Set down the listing below verbatim, but only from its first line through the line containing "hem_depth = 0.0080".

## Dataset content
___

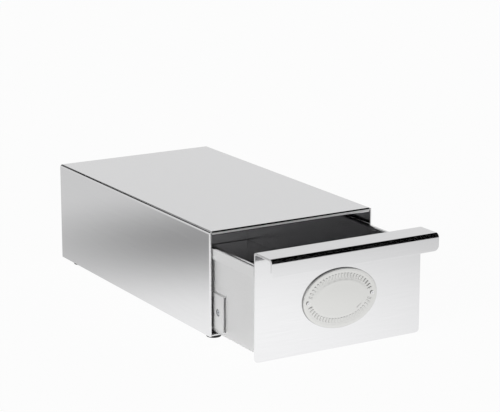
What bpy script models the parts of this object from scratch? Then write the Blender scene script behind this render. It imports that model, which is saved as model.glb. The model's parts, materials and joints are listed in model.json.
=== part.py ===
"""Coffee knock drawer: a low stainless steel cabinet with a sliding drawer that carries a
lift-out waste bin and a knock bar. Metres, +Z up, the drawer opens towards -Y.

The origin is under the middle of the whole object, with the drawer open as far as it stands at
rest. Run it with blender --background --python part.py, or from Blender's text editor.
"""
import math

import bmesh
import bpy
from mathutils import Matrix, Vector

# Driving dimensions of the cabinet
cabinet_width = 0.190
cabinet_depth = 0.340
shell_height = 0.1070
shell_gauge = 0.0020
shell_bend_radius = 0.0030
hem_height = 0.0015
hem_depth = 0.0080

# Driving dimensions of the drawer
rest_opening = 0.0840
panel_gauge = 0.0020
panel_floor_gap = 0.0010
lip_depth = 0.0300
lip_drop = 0.0175
lip_below_top = 0.0005
panel_back_bend_radius = 0.0026
lip_bend_radius = 0.0045
panel_corner_radius = 0.0040
flange_corner_radius = 0.0055
frame_gauge = 0.0010
frame_corner_radius = 0.0020
frame_floor_radius = 0.0018
frame_above_plate = 0.0007
bin_gauge = 0.0008
bin_floor_height = 0.0233
bin_corner_radius = 0.0045
bin_floor_radius = 0.0035
rim_height = 0.0940
rim_drop = 0.0123
rim_overhang = 0.0032
rim_bend_radius = 0.0015
rim_to_rear_panel = 0.0164
front_notch_below_rim = 0.0015

# Running and seating clearances
seat_gap = 0.0003
running_gap = 0.0003
web_running_gap = 0.0004
bin_side_gap = 0.0003
hole_gap = 0.0003
closed_gap = 0.0005
cut_overrun = 0.0010

# Slides: channels on the cabinet, rails and shoes on the drawer
drawer_side_space = 0.0052
channel_gauge = 0.0008
channel_front_setback = 0.0060
channel_rear_setback = 0.0100
channel_bend_radius = 0.0010
rail_height = 0.0376
rail_bottom_height = 0.0114
rail_setback = 0.0640
rail_edge_bevel = 0.0004
pad_thickness = 0.0012
pad_front_setback = 0.0080
pad_length = 0.0384
shoe_length = 0.0200
shoe_rear_setback = 0.0020
rail_screw_inset = 0.0100

# Bottom plate, rear panel and the brackets that hold it
plate_gauge = 0.0015
plate_above_edge = 0.0004
plate_flange_height = 0.0120
plate_bend_radius = 0.0020
rear_panel_gauge = 0.0015
rear_panel_corner_radius = 0.0030
bracket_gauge = 0.0015
bracket_width = 0.0160
bracket_leg = 0.0120
bracket_foot = 0.0160
bracket_bend_radius = 0.0020
bracket_side_inset = 0.0350
upper_screw_below_top = 0.0082
lower_screw_height = 0.0102

# Feet
foot_drop = 0.0030
foot_radius = 0.0075
foot_edge_radius = 0.0008
foot_side_inset = 0.0099
foot_front_inset = 0.0100
foot_rear_inset = 0.0270
foot_screw_recess = 0.0004

# Screws, nuts and studs
screw_head_radius = 0.0028
screw_head_height = 0.0016
screw_shank_radius = 0.0015
screw_socket_radius = 0.0012
screw_socket_depth = 0.0008
rear_screw_length = 0.0040
foot_head_radius = 0.0030
foot_head_height = 0.0009
foot_socket_depth = 0.0005
rail_head_radius = 0.0030
rail_head_height = 0.0015
rail_head_sink = 0.0002
stud_radius = 0.0020
nut_flat_radius = 0.0035
nut_height = 0.0028
stud_side_inset = 0.0350
stud_spacing_high = 0.0400
stud_lower_height = 0.0250

# Knock bar
bar_setback = 0.0725
bar_height = 0.0650
bar_rod_radius = 0.0040
bar_rod_end_gap = 0.0005
bar_tongue_thickness = 0.0034
bar_sleeve_radius = 0.0130
bar_sleeve_edge_radius = 0.0020
bar_sleeve_groove_depth = 0.0010
bar_sleeve_groove_width = 0.0020
bar_sleeve_groove_inset = 0.0100
bar_sleeve_end_gap = 0.0005
cradle_width = 0.0120
cradle_thickness = 0.0020
cradle_below_rim = 0.0030
cradle_under_rod = 0.0080
cradle_corner_radius = 0.0030

# Oval plate on the front panel
badge_width = 0.0845
badge_height = 0.0595
badge_thickness = 0.0020
badge_centre_height = 0.0516
badge_rim_width = 0.0025
badge_field_sink = 0.0007
badge_border_width = 0.0095
badge_step_width = 0.0008
badge_middle_rise = 0.0004
badge_pin_spacing = 0.0734
badge_pin_radius = 0.0010
badge_pin_head_radius = 0.0018
badge_pin_head_height = 0.0010

# How finely round shapes are drawn
bend_steps = 4
corner_steps = 4
hole_sides = 12
screw_steps = 12
foot_steps = 24
sleeve_steps = 28
oval_sides = 64
hex_sides = 6

# Places that follow from the driving dimensions
half_width = cabinet_width / 2
panel_reach = rest_opening + panel_gauge + lip_depth
rear_screw_reach = seat_gap + screw_head_height
cabinet_front = (panel_reach - cabinet_depth - rear_screw_reach) / 2
cabinet_back = cabinet_front + cabinet_depth
shell_base = foot_drop
shell_top = shell_base + shell_height
shell_inner_half = half_width - shell_gauge
shell_ceiling = shell_top - shell_gauge

panel_back = cabinet_front - rest_opening
panel_front = panel_back - panel_gauge
lip_front = panel_front - lip_depth
lip_top = shell_top - lip_below_top

plate_bottom = shell_base + plate_above_edge
plate_top = plate_bottom + plate_gauge
rear_panel_front = cabinet_back - rear_panel_gauge
flange_back = rear_panel_front - seat_gap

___

## Answer to this task
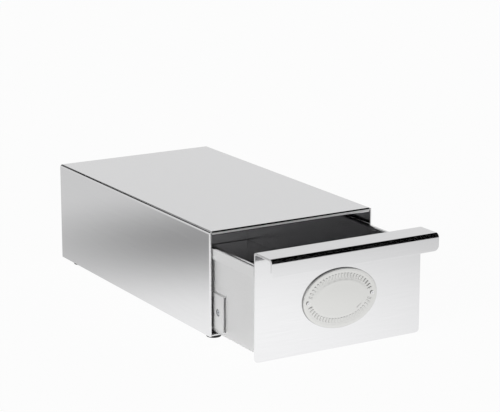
What bpy script models the parts of this object from scratch? Then write the Blender scene script behind this render. It imports that model, which is saved as model.glb. The model's parts, materials and joints are listed in model.json.
=== part.py ===
"""Coffee knock drawer: a low stainless steel cabinet with a sliding drawer that carries a
lift-out waste bin and a knock bar. Metres, +Z up, the drawer opens towards -Y.

The origin is under the middle of the whole object, with the drawer open as far as it stands at
rest. Run it with blender --background --python part.py, or from Blender's text editor.
"""
import math

import bmesh
import bpy
from mathutils import Matrix, Vector

# Driving dimensions of the cabinet
cabinet_width = 0.190
cabinet_depth = 0.340
shell_height = 0.1070
shell_gauge = 0.0020
shell_bend_radius = 0.0030
hem_height = 0.0015
hem_depth = 0.0080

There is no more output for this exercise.